Karen Gross is a journalist, actor, playwright and musician from Doylestown, PA. She has performed professionally at Philadelphia and Boston-area venues and is currently recording a full-length CD of original music. She describes her music as a mix of folk and pop influences.

 

 

Sunday, January 26th, 2003: We will feature a film and a conversation with a local filmmaker from 9 am to noon at  Artsbridge, in  the Canal Studios,  243 N.Union Street, Lambertville, New Jersey. This event is free with a ticket from Saturday's event, (all others - $10.00 admission) and admission is "first come-first-served" because of limited seating.

 

Louis Massiah is the founder and Executive Director of The Scribe Video Center in Philadelphia.
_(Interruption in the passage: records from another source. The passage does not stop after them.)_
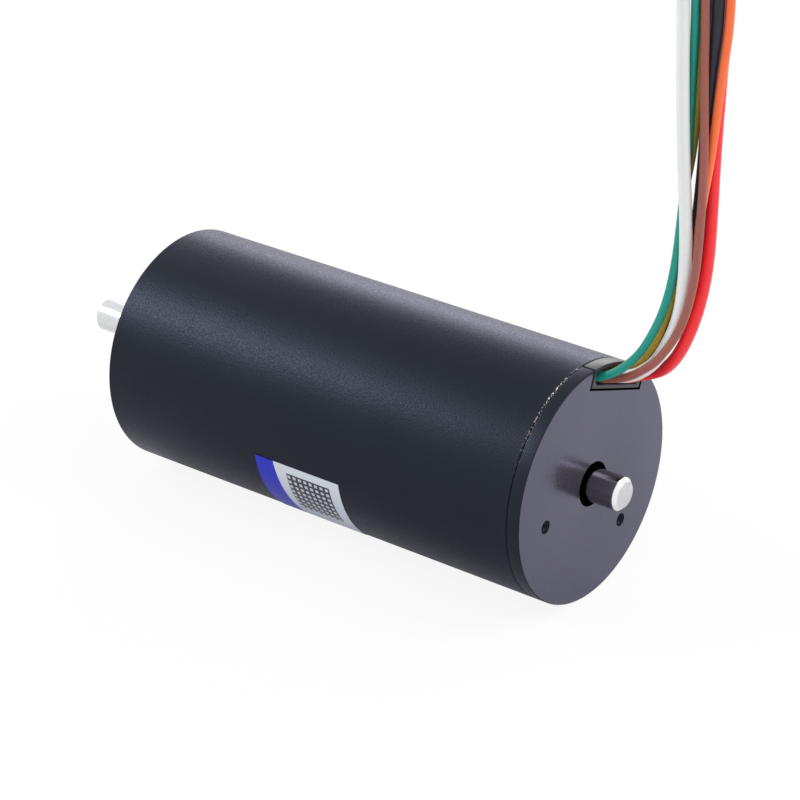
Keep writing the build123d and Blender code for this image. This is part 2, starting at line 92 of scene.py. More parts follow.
# %% Profiles and surfaces of revolution
def eased(profile, reach=edge_round, closed=True, steps=5):
    """Rounds each corner b of an outline between a and c, two points at the reach from it:
    (1-s)(1-s) a + 2 s (1-s) b + s s c. The reach shrinks to 0.4 of the shorter side."""
    corners = np.array(profile, float)
    back = np.roll(corners, 1, axis=0) - corners
    ahead = np.roll(corners, -1, axis=0) - corners
    back_length = np.linalg.norm(back, axis=1, keepdims=True)
    ahead_length = np.linalg.norm(ahead, axis=1, keepdims=True)
    cut = np.minimum(reach, 0.4 * np.minimum(back_length, ahead_length))
    start, end = corners + back / back_length * cut, corners + ahead / ahead_length * cut
    s = np.linspace(0, 1, steps)[None, :, None]
    curve = (1 - s) ** 2 * start[:, None] + 2 * s * (1 - s) * corners[:, None] + s**2 * end[:, None]
    if closed:
        return curve.reshape(-1, 2)
    return np.vstack([corners[:1], curve[1:-1].reshape(-1, 2), corners[-1:]])


def grid_faces(rows, columns, wrap_rows=True, wrap_columns=True):
    """Quads that join row r to r + 1 and column c to c + 1, counted round where they wrap."""
    r = np.arange(rows if wrap_rows else rows - 1)[:, None]
    c = np.arange(columns if wrap_columns else columns - 1)[None, :]
    r2, c2 = (r + 1) % rows, (c + 1) % columns
    row, next_row = r * columns, r2 * columns
    quads = np.stack(np.broadcast_arrays(row + c, row + c2, next_row + c2, next_row + c), -1)
    return quads.reshape(-1, 4)


def piece(name, points, faces, sharp=32):
    """A mesh object from points in millimetres. Doubles merge, so poles and seams close, and then all
    faces are turned outwards. Edges sharper than the angle, in degrees, stay crisp."""
    mesh = bpy.data.meshes.new(name)
    mesh.from_pydata((np.asarray(points, float).reshape(-1, 3) * MM).tolist(), [], faces.tolist())
    work = bmesh.new()
    work.from_mesh(mesh)
    bmesh.ops.remove_doubles(work, verts=work.verts, dist=1e-8)
    bmesh.ops.recalc_face_normals(work, faces=work.faces)
    work.to_mesh(mesh)
    work.free()
    mesh.shade_smooth()
    mesh.set_sharp_from_angle(angle=math.radians(sharp))
    made = bpy.data.objects.new(name, mesh)
    bpy.context.scene.collection.objects.link(made)
    return made


def turned(name, profile, closed=True, turns=240):
    """Surface of revolution about X: profile point (x, r) at angle t goes to (x, r cos t, r sin t)."""
    t = np.linspace(0, 2 * np.pi, turns, endpoint=False)
    x, r = profile[:, 0][:, None], profile[:, 1][:, None]
    points = np.stack([x + 0 * t, r * np.cos(t), r * np.sin(t)], -1)
    return piece(name, points, grid_faces(len(profile), turns, wrap_rows=closed))


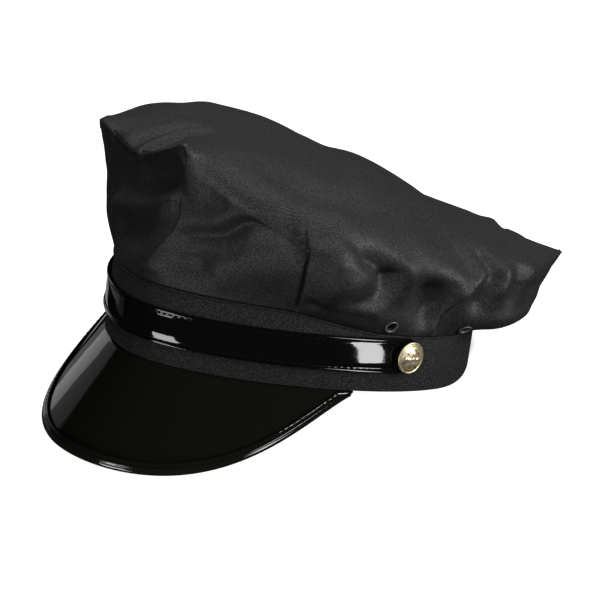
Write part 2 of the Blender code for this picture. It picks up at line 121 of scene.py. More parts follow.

He has made award-winning documentaries, such as "W.E.B. DuBois-A Biography in Four Voices."  Louis is a recipient of the MacArthur Fellowship ("genius award").  Louis was a physics and astronomy major at Cornell University, where he was a teaching assistant to Carl Sagan. He is also an M.I.T visual studies graduate. 

 

SCRIBE VIDEO CENTER, a Philadelphia-based non-profit organization, was founded in 1982 as a place where people could work together and gain skills in media making. Scribe Video Center seeks to explore, develop and advance the use of video as an artistic medium and as a tool for progressive social change. "Scribe" is a metaphor for the use of video as a modern medium to record significant contemporary concerns and events.